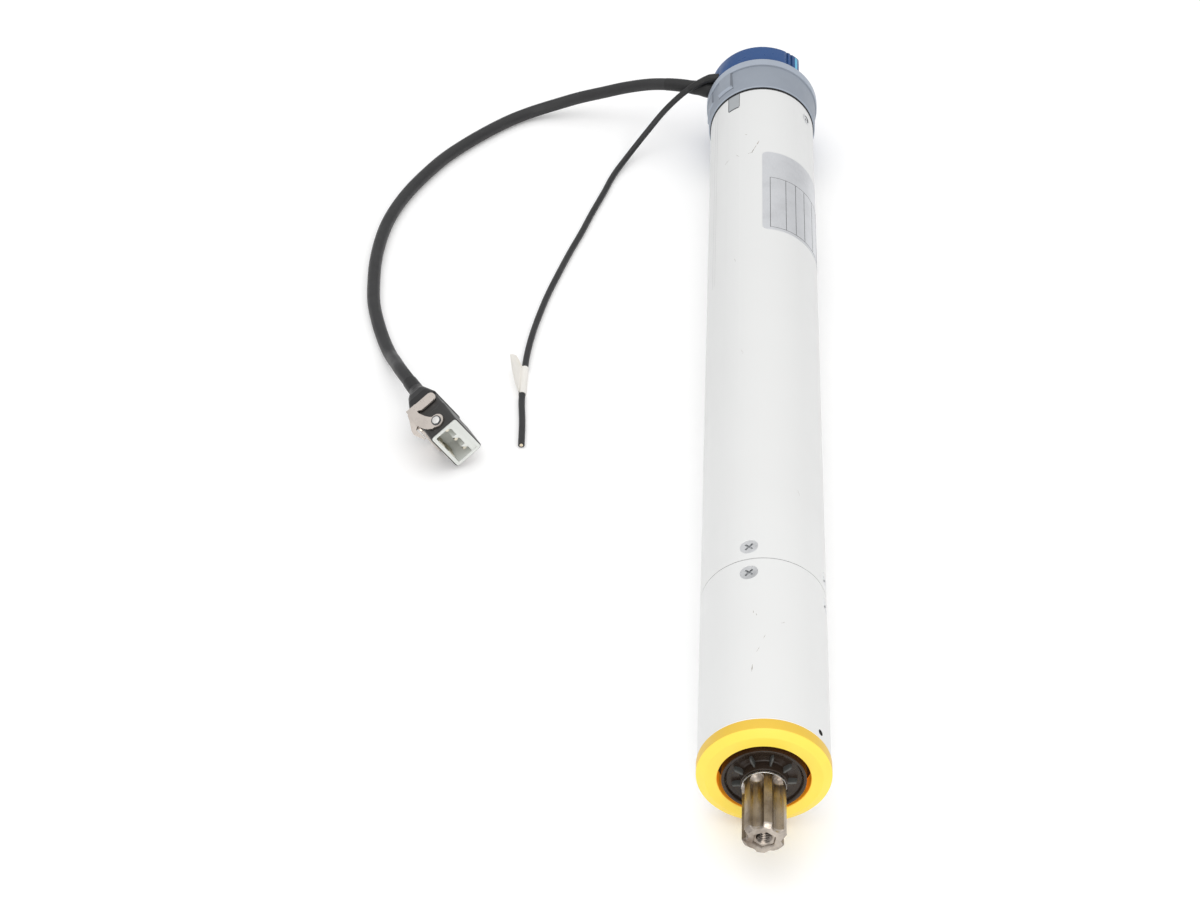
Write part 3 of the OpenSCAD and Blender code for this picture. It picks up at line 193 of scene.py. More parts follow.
def plastic(name, colour, rough, grain=1800.0, grain_depth=0.00002, mottle=0.06, dust=0.0,
            gloss=0.5, glow=0.0):
    """Moulded plastic or rubber: fine grain, slow changes of tone and gloss, dust, and a painted glow
    where asked.
    """
    n = Nodes(name)
    slow = n.noise(45.0, 4.0)
    base = n.ramp(slow, [(0.3, shade(colour, -mottle)), (0.7, shade(colour, mottle))])
    if dust:
        fine = n.noise(420.0, 6.0, 0.7)
        base = n.mix(n.spread(fine, 0.0, dust, 0.55, 0.8), base, DUST)
    n.join(base, n.shader.inputs["Base Color"])
    n.join(n.spread(n.noise(160.0, 5.0), rough - 0.06, rough + 0.08), n.shader.inputs["Roughness"])
    n.join(n.bump(n.noise(grain, 2.0), 0.35, grain_depth), n.shader.inputs["Normal"])
    n.shader.inputs["Specular IOR Level"].default_value = gloss
    n.shader.inputs["Emission Color"].default_value = (*colour, 1)
    n.shader.inputs["Emission Strength"].default_value = glow
    return n.material


def metal(name, colour, rough, stretch=(1, 1, 1), scale=900.0, depth=0.00001, stain=0.15, dark=None):
    """Bare metal: tool marks along one direction, uneven gloss and stains."""
    n = Nodes(name)
    slow = n.noise(70.0, 5.0, 0.6)
    low = dark or shade(colour, -stain * 2)
    base = n.ramp(slow, [(0.3, low), (0.5, colour), (0.75, shade(colour, stain))])
    n.join(base, n.shader.inputs["Base Color"])
    n.shader.inputs["Metallic"].default_value = 1.0
    lines = n.noise(scale, 4.0, 0.6, stretch)
    n.join(n.spread(lines, rough - 0.08, rough + 0.14), n.shader.inputs["Roughness"])
    n.join(n.bump(lines, 0.4, depth), n.shader.inputs["Normal"])
    return n.material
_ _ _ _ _
__WHAT THE TASK ASKS__
Reproduce the material in full, with no word added or dropped.

__EXERCISE RESULT__
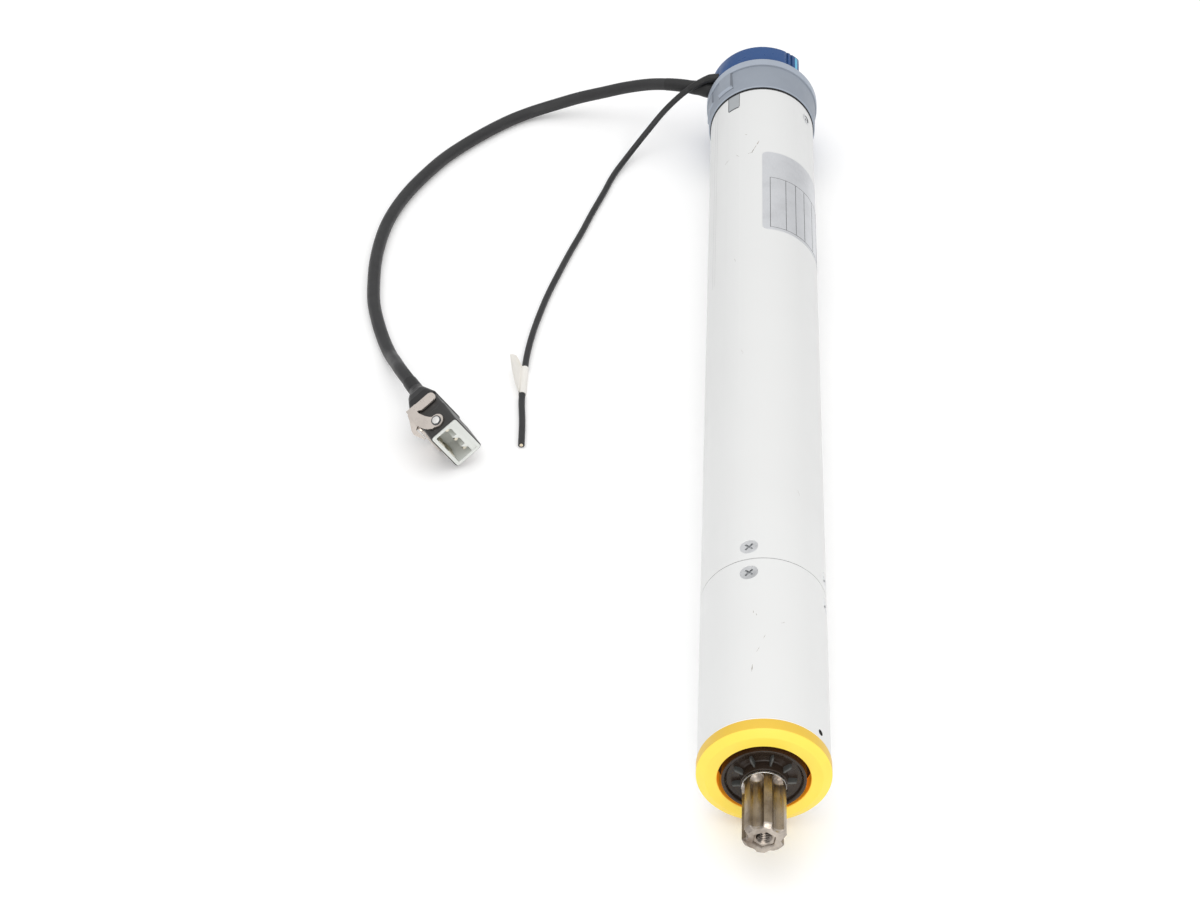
Write part 3 of the OpenSCAD and Blender code for this picture. It picks up at line 193 of scene.py. More parts follow.
def plastic(name, colour, rough, grain=1800.0, grain_depth=0.00002, mottle=0.06, dust=0.0,
            gloss=0.5, glow=0.0):
    """Moulded plastic or rubber: fine grain, slow changes of tone and gloss, dust, and a painted glow
    where asked.
    """
    n = Nodes(name)
    slow = n.noise(45.0, 4.0)
    base = n.ramp(slow, [(0.3, shade(colour, -mottle)), (0.7, shade(colour, mottle))])
    if dust:
        fine = n.noise(420.0, 6.0, 0.7)
        base = n.mix(n.spread(fine, 0.0, dust, 0.55, 0.8), base, DUST)
    n.join(base, n.shader.inputs["Base Color"])
    n.join(n.spread(n.noise(160.0, 5.0), rough - 0.06, rough + 0.08), n.shader.inputs["Roughness"])
    n.join(n.bump(n.noise(grain, 2.0), 0.35, grain_depth), n.shader.inputs["Normal"])
    n.shader.inputs["Specular IOR Level"].default_value = gloss
    n.shader.inputs["Emission Color"].default_value = (*colour, 1)
    n.shader.inputs["Emission Strength"].default_value = glow
    return n.material


def metal(name, colour, rough, stretch=(1, 1, 1), scale=900.0, depth=0.00001, stain=0.15, dark=None):
    """Bare metal: tool marks along one direction, uneven gloss and stains."""
    n = Nodes(name)
    slow = n.noise(70.0, 5.0, 0.6)
    low = dark or shade(colour, -stain * 2)
    base = n.ramp(slow, [(0.3, low), (0.5, colour), (0.75, shade(colour, stain))])
    n.join(base, n.shader.inputs["Base Color"])
    n.shader.inputs["Metallic"].default_value = 1.0
    lines = n.noise(scale, 4.0, 0.6, stretch)
    n.join(n.spread(lines, rough - 0.08, rough + 0.14), n.shader.inputs["Roughness"])
    n.join(n.bump(lines, 0.4, depth), n.shader.inputs["Normal"])
    return n.material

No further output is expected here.